Hans Peter Hagblom

01/17/2023, 1:34 PM
Hi! I have a question in regards to performance of Dagster, we are currently using Airflow and found performance quite problematic (we were running on a single EC2 instance), especially if we had DAGs with a task for each table in a source system (could be up to say 100 tasks in a dag. I wonder how Dagster would compare performance-wise to Airflow when there is a lot of executions to schedule. Airflow sometimes needs a lot of hand-holding especially if there would be a backlog of built up task executions queued up because a pipeline has stopped because of an error, with starvation problems of free workers e.t.c. How does Dagster compare in this are in your experience.


01/19/2023, 2:42 AM
hey @Hans Peter Hagblom this could be a very expansive topic, and most of the performance of airlfow/dagster is determined by how you have each configured to run.

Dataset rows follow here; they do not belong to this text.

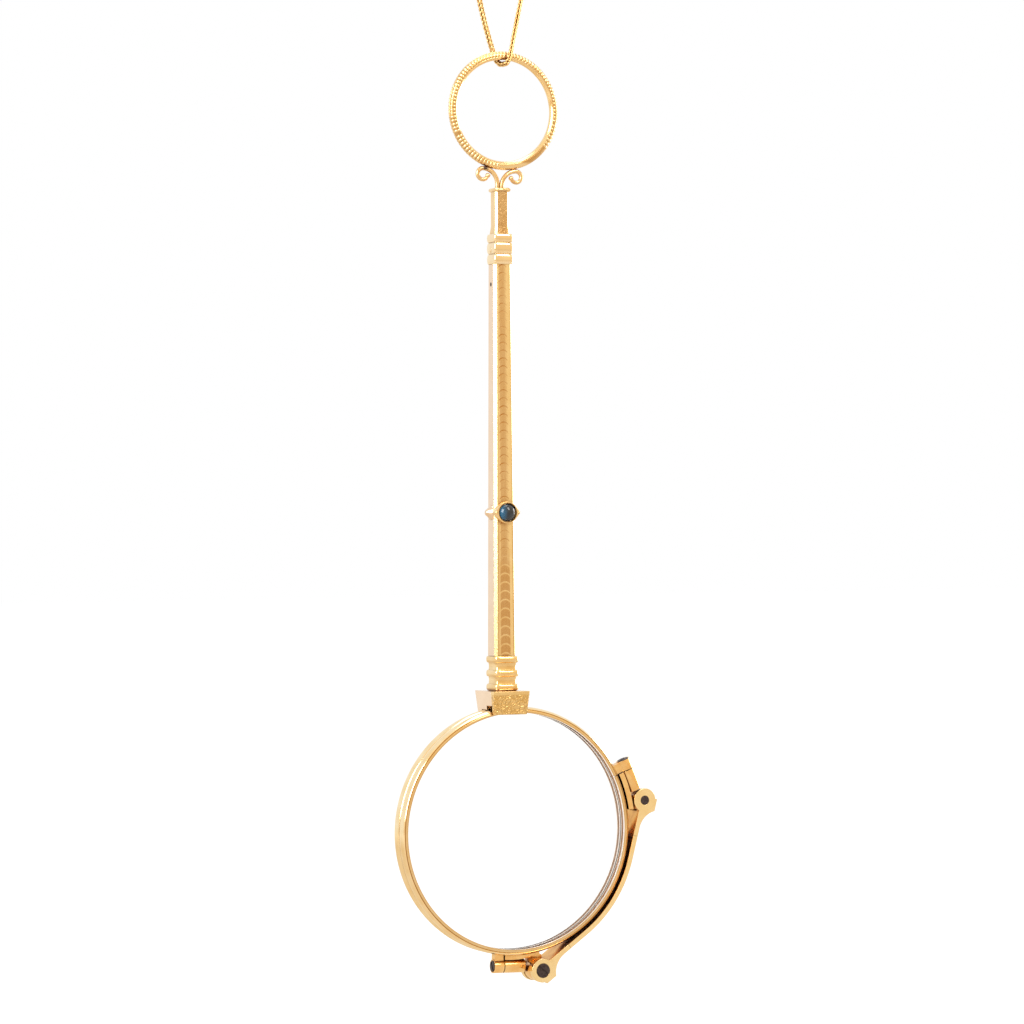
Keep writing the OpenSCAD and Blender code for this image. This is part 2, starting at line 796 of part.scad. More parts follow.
// Flat spiral spring in the hinge's drum
module hinge_spring() {
    start = pivot_d / 2 + run_gap;
    end = spring_room_d / 2 - run_gap - spring_t;
    steps = 54;
    inner = [for (i = [0:steps]) let (r = start + (end - start) * i / steps, a = 360 * spring_turns * i / steps)
        [r * cos(a), r * sin(a)]];
    outer = [for (i = [steps:-1:0]) let (r = start + spring_t + (end - start) * i / steps,
        a = 360 * spring_turns * i / steps) [r * cos(a), r * sin(a)]];
    color(STEEL) facing(pin_angle, hinge_r) slab(-spring_w / 2, spring_w / 2) polygon(concat(inner, outer));
}

module upper_hinge_spring() {
    hinge_frame() hinge_spring();
}

module lower_hinge_spring() {
    hinge_frame(true) hinge_spring();
}

// Cup that holds the stone, with the stem that pushes the lever
module button_cup() {
    color(GOLD) on_handle(button_z) difference() {
        union() {
            pin_y(cup_front, cup_back, cup_d);
            pin_y(cup_back - 0.05, lever_front - run_gap, stem_d);
        }
        pin_y(cup_front - 1, cup_front + stone_sunk, stone_d + 2 * solder_gap);
    }
}

// Domed stone on a short girdle
module cabochon() {
    girdle = 0.2;
    base = cup_front + stone_sunk - solder_gap;
    dome_r = (stone_d * stone_d / 4 + stone_h * stone_h) / (2 * stone_h);
    color(SAPPHIRE) on_handle(button_z) {
        pin_y(base - girdle, base, stone_d);
        intersection() {
            translate([0, base - girdle - stone_h + dome_r, 0]) sphere(dome_r);
            pin_y(base - girdle - stone_h, base - girdle, stone_d);
        }
    }
}

// Lever in the tube: an eye at its top and a hook at its foot
module latch_lever() {
    eye = 1.2;
    above = 1.1;
    low = nose_z - nose_h / 2;
    color(STEEL) difference() {
        on_handle() {
            translate([-lever_w / 2, lever_front, low]) cube([lever_w, lever_t, lever_z + above - low]);
            translate([-lever_w / 2, nose_tip, low]) cube([lever_w, lever_front + lever_t - nose_tip, nose_h]);
            translate([0, lever_mid, lever_z]) rotate([0, 90, 0])
                cylinder(h = lever_w, d = eye, center = true);
        }
        on_handle() translate([0, lever_mid, lever_z]) rotate([0, 90, 0])
            cylinder(h = through, d = lever_pin_d + 2 * run_gap, center = true);
    }
}

// Pin across the tube that the lever turns on
module lever_pin() {
    across = tube_top_w + (tube_low_w - tube_top_w) * lever_pin_drop / tube_len;
    color(STEEL) on_handle(lever_z) translate([0, lever_mid, 0]) rotate([0, 90, 0])
        cylinder(h = across - 0.06, d = lever_pin_d, center = true);
}

// Leaf spring on the channel's rear wall that keeps the hook forward
module latch_spring() {
    wall = channel_d / 2 - solder_gap;
    leaf_t = 0.12;
    tip = lever_front + lever_t + 0.08;
    top = lever_z - leaf_drop;
    foot = top - leaf_len;
    pad = 2 * lever_w;
    color(STEEL) on_handle() along_x(lever_w)
        polygon([[wall, foot - pad], [wall, foot], [tip + leaf_t, top], [tip, top],
            [wall - 2 * leaf_t, foot], [wall - 2 * leaf_t, foot - pad]]);
}

// Ring of the tube round one point of the chain's route
function chain_ring(i) =
    let (last = len(chain_route) - 1,
        along = chain_route[min(i + 1, last)] - chain_route[max(i - 1, 0)],
        ahead = along / norm(along),
        side = cross(ahead, [0, 1, 0]) / norm(cross(ahead, [0, 1, 0])),
        up = cross(side, ahead))
    [for (k = [0:chain_sides - 1]) let (a = 360 * k / chain_sides)
        chain_route[i] + chain_d / 2 * (cos(a) * side + sin(a) * up)];

// Chain that hangs through the ring, as one smooth cord
module chain() {
    count = len(chain_route);
    points = [for (i = [0:count - 1]) each chain_ring(i)];
    walls = [for (i = [0:count - 2], k = [0:chain_sides - 1]) let (
        a = i * chain_sides + k, b = i * chain_sides + (k + 1) % chain_sides)
        [a, b, b + chain_sides, a + chain_sides]];
    first = [for (k = [chain_sides - 1:-1:0]) k];
    last = [for (k = [0:chain_sides - 1]) (count - 1) * chain_sides + k];
    color(GOLD) polyhedron(points, concat([first], walls, [last]));
}

// Small ring at each end of the chain
module chain_ends() {
    color(GOLD) for (end = [chain_route[0], chain_route[len(chain_route) - 1]])
        translate(end + [0, 0, end_ring_r + end_wire_d / 2 + solder_gap]) rotate([90, 0, 0])
            rotate_extrude() translate([end_ring_r, 0]) circle(d = end_wire_d, $fn = 24);
}

suspension_ring();
scroll_left();
scroll_right();
finial_shaft();
top_collar();
collar_rivet();
handle_tube();
gem_setting();
neck_mouldings();
catch_block();
catch_face();
rear_rim();
rear_lens();
rear_closing_knuckle();
rear_closing_screw();
rear_pivot_lug();
front_rim();
front_lens();
front_closing_knuckle();
front_closing_screw();
front_pivot_lug();
bridge_bow();
upper_fork();
lower_fork();
upper_hinge_screw();
lower_hinge_screw();
upper_hinge_spring();
lower_hinge_spring();
button_cup();
cabochon();
latch_lever();
lever_pin();
latch_spring();
chain();
chain_ends();
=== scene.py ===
# Folding lorgnette in gold, hanging from a fine chain: two round lenses folded one behind the other,
# a slim engraved handle, a sapphire push button, a sprung bridge at the right and a milled ring on top.
import math

import bmesh
import bpy
from mathutils import Matrix, Vector


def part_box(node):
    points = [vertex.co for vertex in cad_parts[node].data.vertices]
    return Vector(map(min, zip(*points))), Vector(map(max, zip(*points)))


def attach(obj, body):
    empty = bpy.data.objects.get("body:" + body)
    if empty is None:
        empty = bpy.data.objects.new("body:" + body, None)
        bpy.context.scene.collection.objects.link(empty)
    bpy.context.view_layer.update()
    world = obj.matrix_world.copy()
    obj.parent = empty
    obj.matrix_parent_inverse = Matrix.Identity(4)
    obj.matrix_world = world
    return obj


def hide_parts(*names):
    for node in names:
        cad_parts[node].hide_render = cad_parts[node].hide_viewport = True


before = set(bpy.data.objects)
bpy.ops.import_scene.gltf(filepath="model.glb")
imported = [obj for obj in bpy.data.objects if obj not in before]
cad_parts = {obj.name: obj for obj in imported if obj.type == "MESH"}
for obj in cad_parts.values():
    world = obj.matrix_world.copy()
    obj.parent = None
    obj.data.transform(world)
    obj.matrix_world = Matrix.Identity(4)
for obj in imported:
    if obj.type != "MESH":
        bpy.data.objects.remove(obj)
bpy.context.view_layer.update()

# Studio: a pale floor under the hanging piece, white paper behind it and a warmer room in front, so
# that polished gold shows pale on its sides and warm on its face. Four soft boxes give the highlights.
turn, roll = math.radians(-24), math.radians(-0.33)
camera_distance = 0.6
aim = Vector((0.00076, -0.00065, -0.06022))
camera_data = bpy.data.cameras.new("camera")
camera_data.sensor_width = 36
camera_data.lens = 140.6
camera = bpy.data.objects.new("camera", camera_data)
bpy.context.collection.objects.link(camera)
camera_back = Vector((math.sin(turn), -math.cos(turn), 0))
camera.location = aim + camera_distance * camera_back
camera.rotation_mode = "QUATERNION"
camera.rotation_quaternion = (camera_back.to_track_quat("Z", "Y")
    @ Matrix.Rotation(roll, 3, "Z").to_quaternion())
camera_data.clip_start, camera_data.clip_end = 0.01, 20
bpy.context.scene.camera = camera
bpy.context.scene.view_settings.view_transform = "Standard"


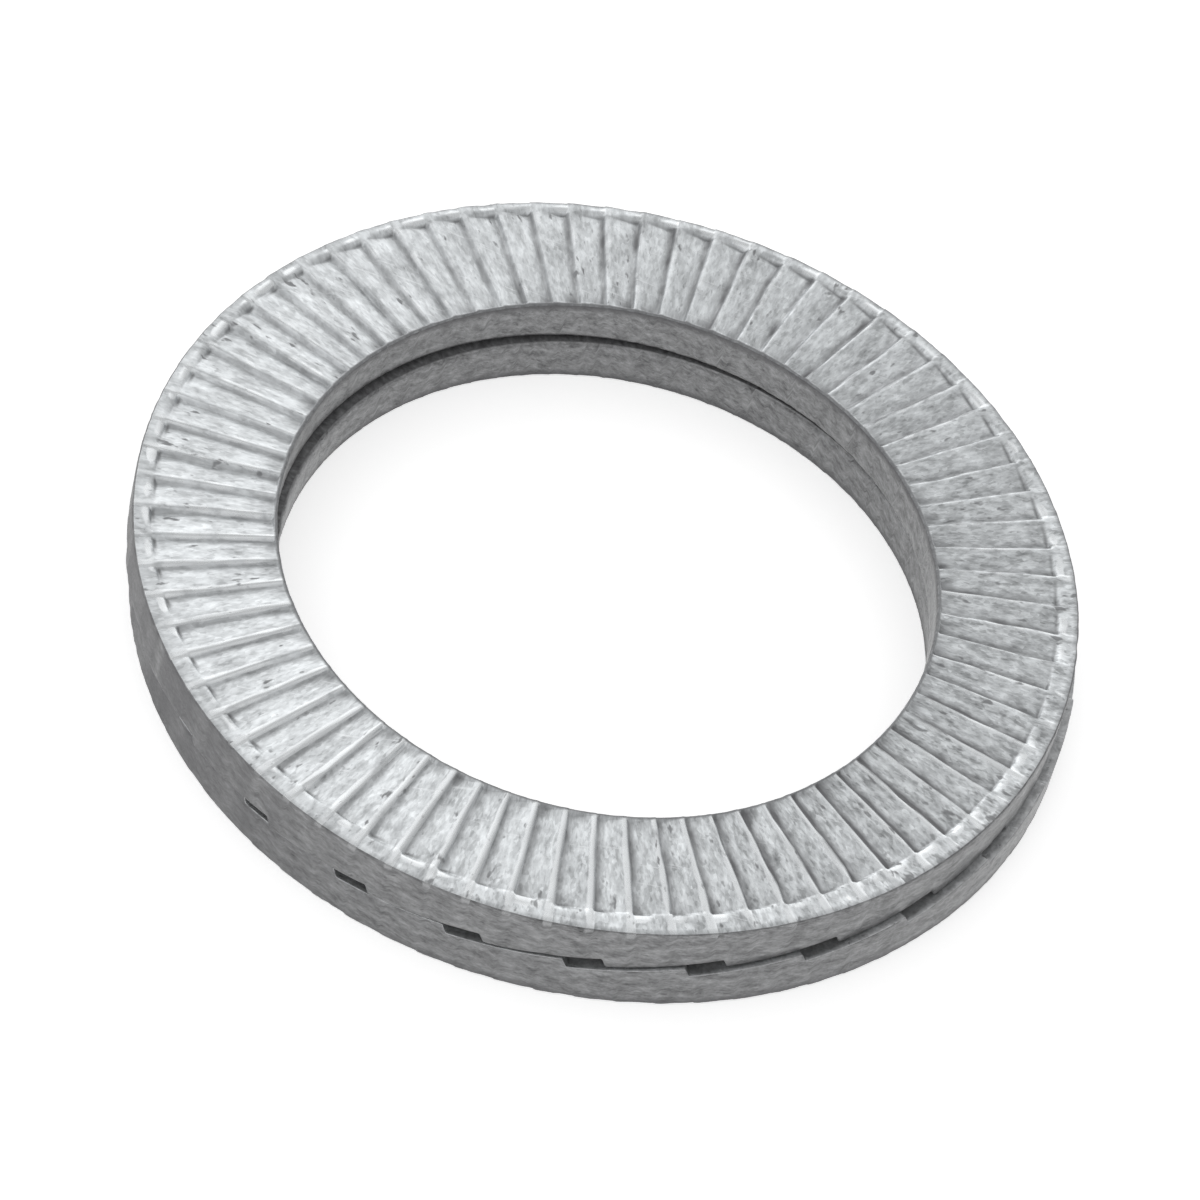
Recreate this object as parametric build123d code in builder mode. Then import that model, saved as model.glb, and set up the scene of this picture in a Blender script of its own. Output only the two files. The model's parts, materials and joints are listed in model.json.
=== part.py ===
"""Wedge lock washer pair for an M20 bolt: two identical stampings, glued cam face to cam face.

The frame has its origin at the middle of the pair's lower face, with +Z along the bore.
Sizes are in millimetres and angles in degrees.
"""

import os
from math import cos, degrees, radians, sin, tan

from build123d import *

# Ring
outer_diameter = 30.7
bore_diameter = 21.4
pair_thickness = 3.4
edge_break = 0.1

# Saw teeth struck into the outer face, between a plain rim and a thin lip at the bore
tooth_count = 75
tooth_depth = 0.18
tooth_land = 0.55
tooth_flank = 0.6
rim_width = 0.67
lip_width = 0.15
end_slope = 50
strike_offset = 0.12
strike_toward = 272

# Wedge cams on the inner face, and the plain band round the bore that they stop at
cam_count = 25
cam_rise = 0.34
cam_land = 0.5
cam_step = 0.6
teeth_from_cams = 1.5
band_width = 1
band_gap = 0.2

# How the two halves are glued: turned a little up their cams, and slightly off centre
glue_film = 0.02
climb_turn = 5.5
side_slip = 0.3
lower_turn = 2.8

# The ring and its teeth, worked out
outer_radius = outer_diameter / 2
bore_radius = bore_diameter / 2
teeth_inner = bore_radius + lip_width
teeth_outer = outer_radius - rim_width
tooth_pitch = 360 / tooth_count
tooth_slope = tooth_pitch - tooth_land - tooth_flank
end_run = 1 / tan(radians(end_slope))
strike_x = strike_offset * cos(radians(strike_toward))
strike_y = strike_offset * sin(radians(strike_toward))

# The cams and the stack, worked out
cam_ramp = 360 / cam_count - cam_land - cam_step
rise_per_degree = cam_rise / cam_ramp
band_radius = bore_radius + band_width
slip_clearance = rise_per_degree * degrees(side_slip / band_radius)
cam_gap = glue_film + slip_clearance
climb_height = rise_per_degree * (cam_land + climb_turn)
valley_height = (pair_thickness - cam_rise - climb_height - cam_gap) / 2
crest_height = valley_height + cam_rise
band_height = (pair_thickness - band_gap) / 2
band_foot = valley_height / 2
upper_turn = lower_turn + cam_ramp + cam_land + climb_turn
past_face = 1

# One tooth recess: a long slope down to its root at angle 0, then a steep flank back up
with BuildPart() as tooth_recess:
    for angle, depth in ((-tooth_slope, 0), (0, tooth_depth), (tooth_flank, 0)):
        with BuildSketch(Plane.XZ.rotated((0, 0, angle))):
            with BuildLine():
                Polyline(
                    (teeth_inner - past_face * end_run, -past_face),
                    (teeth_inner + depth * end_run, depth),
                    (teeth_outer - depth * end_run, depth),
                    (teeth_outer + past_face * end_run, -past_face),
                    close=True,
                )
            make_face()
    loft(ruled=True)

# One cam recess: a steep step down to its valley at angle 0, then a ramp back up to the crest
with BuildPart() as cam_recess:
    for angle, floor in ((-cam_step, crest_height), (0, valley_height), (cam_ramp, crest_height)):
        with BuildSketch(Plane.XZ.rotated((0, 0, angle))):
            with BuildLine():
                Polyline(
                    (bore_radius - past_face, floor),
                    (outer_radius + past_face, floor),
                    (outer_radius + past_face, crest_height + past_face),
                    (bore_radius - past_face, crest_height + past_face),
                    close=True,
                )
            make_face()
    loft(ruled=True)

# The stamping as it lies on its teeth: serrated face at z = 0, cams on top
with BuildPart() as stamping:
    with BuildSketch(Plane.XY):
        Circle(outer_radius)
        Circle(bore_radius, mode=Mode.SUBTRACT)
    extrude(amount=crest_height)
    serrated_rim = stamping.edges().group_by(Axis.Z)[0].sort_by(SortBy.RADIUS)[-1]
    chamfer(serrated_rim, length=edge_break)
    with PolarLocations(0, cam_count):
        add(cam_recess.part, mode=Mode.SUBTRACT)
    with BuildSketch(Plane.XY.offset(band_foot)):
        Circle(band_radius)
        Circle(bore_radius, mode=Mode.SUBTRACT)
    extrude(amount=band_height - band_foot)
    with BuildSketch(Plane.XY.offset(band_height)):
        Circle(band_radius)
    extrude(amount=crest_height - band_height, mode=Mode.SUBTRACT)
    with Locations([
        Location((strike_x, strike_y, 0), (0, 0, teeth_from_cams + tooth_pitch * tooth)) for tooth in range(tooth_count)
    ]):
        add(tooth_recess.part, mode=Mode.SUBTRACT)

# Lower half: teeth down, slipped to one side
with BuildPart() as lower_washer:
    with Locations(Location((side_slip / 2, 0, 0), (0, 0, lower_turn))):
        add(stamping.part)

# Upper half: the same stamping turned over about X, so its own turn runs the other way
with BuildPart() as upper_washer:
    with Locations(Location((-side_slip / 2, 0, pair_thickness), (180, 0, -upper_turn))):
        add(stamping.part)

lower_washer.part.label = "lower_washer"
upper_washer.part.label = "upper_washer"

os.makedirs("parts", exist_ok=True)
export_step(lower_washer.part, "parts/lower_washer.step")
export_step(upper_washer.part, "parts/upper_washer.step")
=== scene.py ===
"""Dresses a wedge lock washer pair: two zinc-flake coated stampings, glued cam face to cam face.

Each stamping is one closed mesh. Around the ring it has columns, closer together at the tooth
and cam edges, and each column holds the same loop of section points. Sizes are in millimetres
and angles in degrees until a mesh is made, which is in metres.
"""

import json
import logging
import math
from dataclasses import dataclass
from enum import Enum

import bpy
import numpy as np
from mathutils import Matrix, Vector

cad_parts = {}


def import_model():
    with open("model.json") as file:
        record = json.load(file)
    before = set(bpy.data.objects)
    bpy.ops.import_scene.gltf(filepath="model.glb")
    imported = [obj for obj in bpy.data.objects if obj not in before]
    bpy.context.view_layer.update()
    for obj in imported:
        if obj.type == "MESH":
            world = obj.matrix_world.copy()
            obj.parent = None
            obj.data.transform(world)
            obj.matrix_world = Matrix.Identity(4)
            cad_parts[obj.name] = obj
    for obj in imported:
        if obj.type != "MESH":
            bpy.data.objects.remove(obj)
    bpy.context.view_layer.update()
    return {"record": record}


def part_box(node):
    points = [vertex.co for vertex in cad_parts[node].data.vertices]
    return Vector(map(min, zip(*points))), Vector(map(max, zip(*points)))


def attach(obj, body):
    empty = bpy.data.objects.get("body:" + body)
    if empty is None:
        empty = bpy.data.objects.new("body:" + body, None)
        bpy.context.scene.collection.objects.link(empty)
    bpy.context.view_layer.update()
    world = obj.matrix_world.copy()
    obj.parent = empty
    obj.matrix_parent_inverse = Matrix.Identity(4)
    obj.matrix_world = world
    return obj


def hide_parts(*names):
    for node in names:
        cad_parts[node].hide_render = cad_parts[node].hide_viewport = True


log = logging.getLogger("washer_pair")

MM = 0.001
BODY = "root"
Colour = tuple[float, float, float, float]
Array = np.ndarray
Socket = bpy.types.NodeSocket
Tree = bpy.types.NodeTree
WHITE = (1.0, 1.0, 1.0, 1.0)


class Surface(Enum):
    """The surfaces of a stamping that are finished in their own way, the sheared and cammed ones also darker
    with painted shade; the value is its material's index.
    """

    SERRATED = 0
    SHEARED = 1
    CAMMED = 2


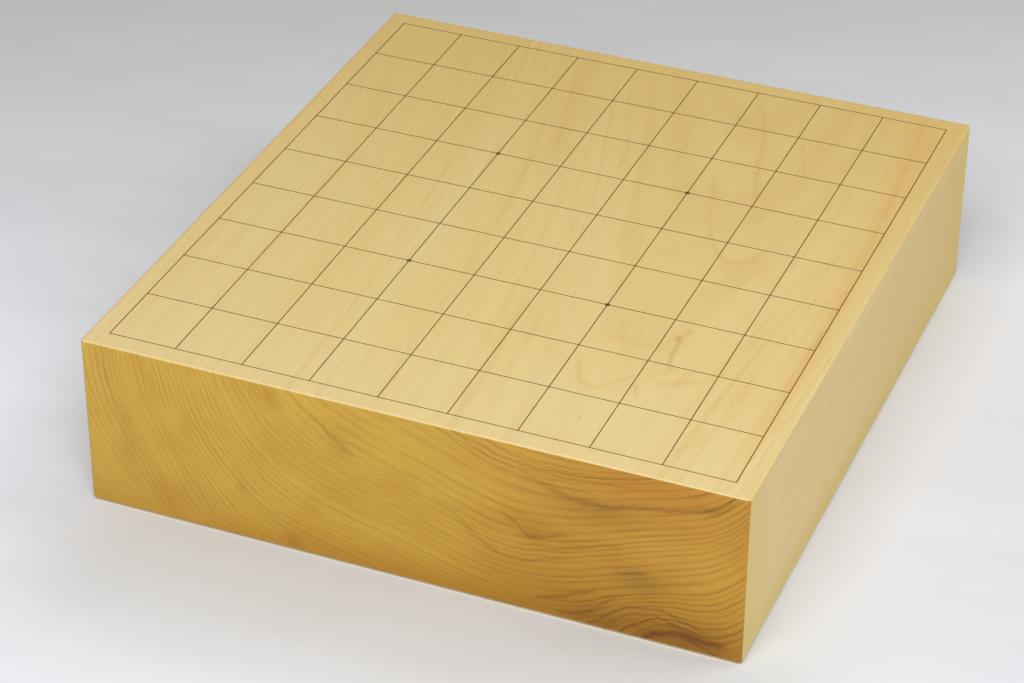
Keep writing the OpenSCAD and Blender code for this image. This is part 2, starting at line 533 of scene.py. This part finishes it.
# Spots of the same figure and small specks: (x, inward), (reach in x, inward), strength.
MARK_SPOTS = [
    ((96, 116), (1.8, 3.4), 0.34),
    ((93.5, 110), (2.0, 2.6), 0.26),
    ((99, 84), (3.0, 3.0), 0.24),
    ((97, 79), (2.4, 2.6), 0.2),
    ((95, 229), (2.0, 2.4), 0.22),
    ((85, 250), (1.8, 4.5), 0.16),
    ((0, 133), (0.7, 1.0), 0.5),
    ((3, 50), (0.6, 2.6), 0.26),
    ((11, 183), (0.8, 2.0), 0.22),
    ((106, 256), (0.6, 1.6), 0.32),
    ((142, 136), (0.7, 1.5), 0.3),
    ((74, 31), (0.6, 2.0), 0.36),
]
mark_colour = srgb(200, 140, 58)
streak_colour = srgb(222, 160, 72)
# Depth to which the marks reach. They wander and break up by a noise that is cut at one level and
# has these reaches in x and, as the third, inward.
mark_depth = 6
mark_torn_reach = (7, 1, 14)
mark_torn_level = 2.5
mark_wobble = 1.2


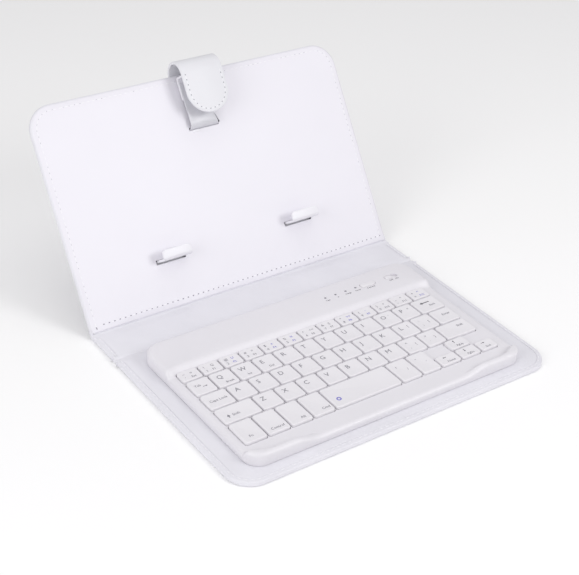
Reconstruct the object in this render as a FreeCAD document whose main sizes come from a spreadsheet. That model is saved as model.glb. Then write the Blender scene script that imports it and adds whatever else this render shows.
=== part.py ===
"""Keyboard folio for a small tablet or large phone.

A leather-covered folio of three stiffened panels (base, spine and lid) lies open on a table.
A slim wireless keyboard is taped to the base panel.  The lid leans back on a fold-out leg and
carries two fixed lower hooks, one sliding upper hook on an elastic band, and a closing strap.

Row frame: millimetres, +X to the right of the person typing, +Y from the front edge to the
spine, +Z up.  The origin is the centre of the base panel's underside.
Lid pieces are drawn in the lid's own frame (X right, Y up the lid, Z out of its lining) and
placed with lid_frame().
"""
import FreeCAD, Part
import math
import os

import Sketcher
from FreeCAD import Placement, Rotation, Vector

doc = FreeCAD.newDocument("KeyboardFolio")
sheet = doc.addObject("Spreadsheet::Sheet", "D")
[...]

Additionally most of the scalability features in Dagster are geared towards running in containerized application clusters like k8s/ecs. I think if you compare the two just running on bare EC2s there won't be much difference in performance. However the code-locations isolation of your dagster code via grpc-servers from the actual daemon(scheduler) that kicks off runs avoids what is a common performance gotcha with airflow, that on each tick of the scheduler it (might) be having to re-evaluate all your DAG code. If performance is an issue I'd really recommend trying out Dagster Cloud. The Serverless/Hybrid deployment options should run circles around airflow on a single EC2 airflow. The k8s helm chart for Dagster OSS should also do the same.